_WRITTEN PROBLEM_
Using the data beneath, show every line that includes the word "parts".

[start of SOURCE DATA]

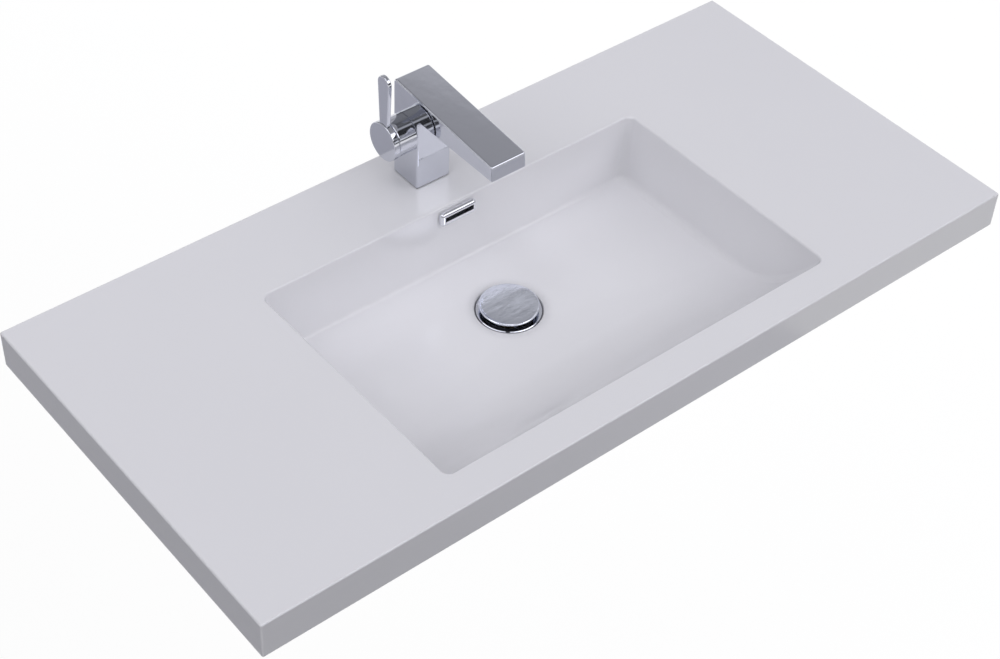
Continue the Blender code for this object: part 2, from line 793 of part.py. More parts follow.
def make_spring(drain, low, high):
    """One unbroken coil between two heights, and its least gap from turn to turn."""
    radius = (BARREL_BORE + STEM_FOOT) / 2
    count = SPRING_TURNS * TURN_POINTS
    curve = bpy.data.curves.new("clicker_spring", "CURVE")
    curve.dimensions = "3D"
    curve.bevel_depth = SPRING_WIRE
    curve.bevel_resolution = 1
    curve.use_fill_caps = True
    coil = curve.splines.new("POLY")
    coil.points.add(count)
    start, end = low + SPRING_WIRE, high - SPRING_WIRE
    places = []
    for i, point in enumerate(coil.points):
        angle = 2 * HALF_TURN * i / TURN_POINTS
        height = start + (end - start) * i / count
        places.append(Vector((radius * math.cos(angle), radius * math.sin(angle), height)))
        point.co = (*places[-1], 1)
    gap = min(
        (places[i + TURN_POINTS] - places[i]).length for i in range(count + 1 - TURN_POINTS)
    )
    print(f"clicker_spring: least gap between turns {gap - 2 * SPRING_WIRE:.5f} m")
    spring = bpy.data.objects.new("clicker_spring", curve)
    spring.parent = drain
    curve.materials.append(finish("clicker_spring_finish", *STEEL))
    parts.objects.link(spring)


def make_plug(drain, plug):
    """The cap with its seal, the plunger it screws on to, and the index rotor and spring under it."""
    top = -BARREL_TOP_DROP
    collar = BARREL_BORE - RUN
    collar_low = top - COLLAR_HEIGHT
    rim = PLUG_LIFT + GAP
    stem_top = rim - CAP_BOSS_DROP + STEM_GRIP
    plunger = [
        (0, stem_top),
        (STEM_RADIUS, stem_top),
        (STEM_RADIUS, top),
        (collar, top),
        (collar, collar_low),
        (STEM_FOOT, collar_low),
        (STEM_FOOT, collar_low - STEM_FOOT_LENGTH),
        (0, collar_low - STEM_FOOT_LENGTH),
    ]
    turned("plunger", plunger, BRASS, plug, SMALL, ring=False)
    rotor_high = collar_low - GAP
    rotor_low = rotor_high - ROTOR_HEIGHT
    bore = STEM_FOOT + RUN
    turned(
        "index_rotor",
        [(collar, rotor_high), (collar, rotor_low), (bore, rotor_low), (bore, rotor_high)],
        GREY_PLASTIC, plug, SMALL,
    )
    make_spring(drain, -BARREL_FOOT_DROP + BARREL_FLOOR + GAP, rotor_low - GAP)

    dome_radius = CAP_RADIUS - CAP_EDGE
    dome = []
    for i in range(DOME_STEPS + 1):
        angle = QUARTER * i / DOME_STEPS
        height = rim + CAP_RIM + CAP_RISE * math.cos(angle)
        dome.append((dome_radius * math.sin(angle), height))
    ceiling = rim + CAP_RIM
    socket = STEM_RADIUS + GAP
    profile = dome + [
        (CAP_RADIUS, rim + CAP_RIM - CAP_EDGE),
        (CAP_RADIUS, rim + CAP_EDGE),
        (CAP_RADIUS - CAP_EDGE, rim),
        (SEAL_OUTER + GAP, rim),
        (SEAL_OUTER + GAP, ceiling),
        (CAP_BOSS, ceiling),
        (CAP_BOSS, rim - CAP_BOSS_DROP),
        (socket, rim - CAP_BOSS_DROP),
        (socket, stem_top + GAP),
        (0, stem_top + GAP),
    ]
    turned("waste_cap", profile, CHROME, plug, FINE, ring=False)
    low = rim - SEAT_DROP
    high = ceiling - GAP
    turned(
        "cap_seal",
        [(SEAL_OUTER, high), (SEAL_OUTER, low), (SEAL_INNER, low), (SEAL_INNER, high)],
        BLACK_RUBBER, plug, FINE,
    )


def spout_outline():
    """The tap's side view, from the foot of its back up, along the spout and down its front."""
    back, front = COLUMN_DEPTH / 2, -COLUMN_DEPTH / 2
    foot = TAP_FOOT - DECK - FOOT_SPARE
    fall = (SPOUT_BACK_TOP - SPOUT_TIP_TOP) / (SPOUT_REACH + back)
    slope = math.atan(fall)
    outline = [(back, foot)]
    outline += arc(
        (back - BACK_ROUND, SPOUT_BACK_TOP - BACK_ROUND), BACK_ROUND, 0, QUARTER + slope
    )
    outline += [(-SPOUT_REACH + TIP_LEAN, SPOUT_TIP_TOP), (-SPOUT_REACH, SPOUT_UNDER)]
    corner = (front - INNER_FILLET, SPOUT_UNDER - INNER_FILLET)
    outline += arc(corner, INNER_FILLET, QUARTER, 0)
    outline += [(front, foot)]
    return outline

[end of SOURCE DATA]

_PROBLEM SOLUTION_
Continue the Blender code for this object: part 2, from line 793 of part.py. More parts follow.
    parts.objects.link(spring)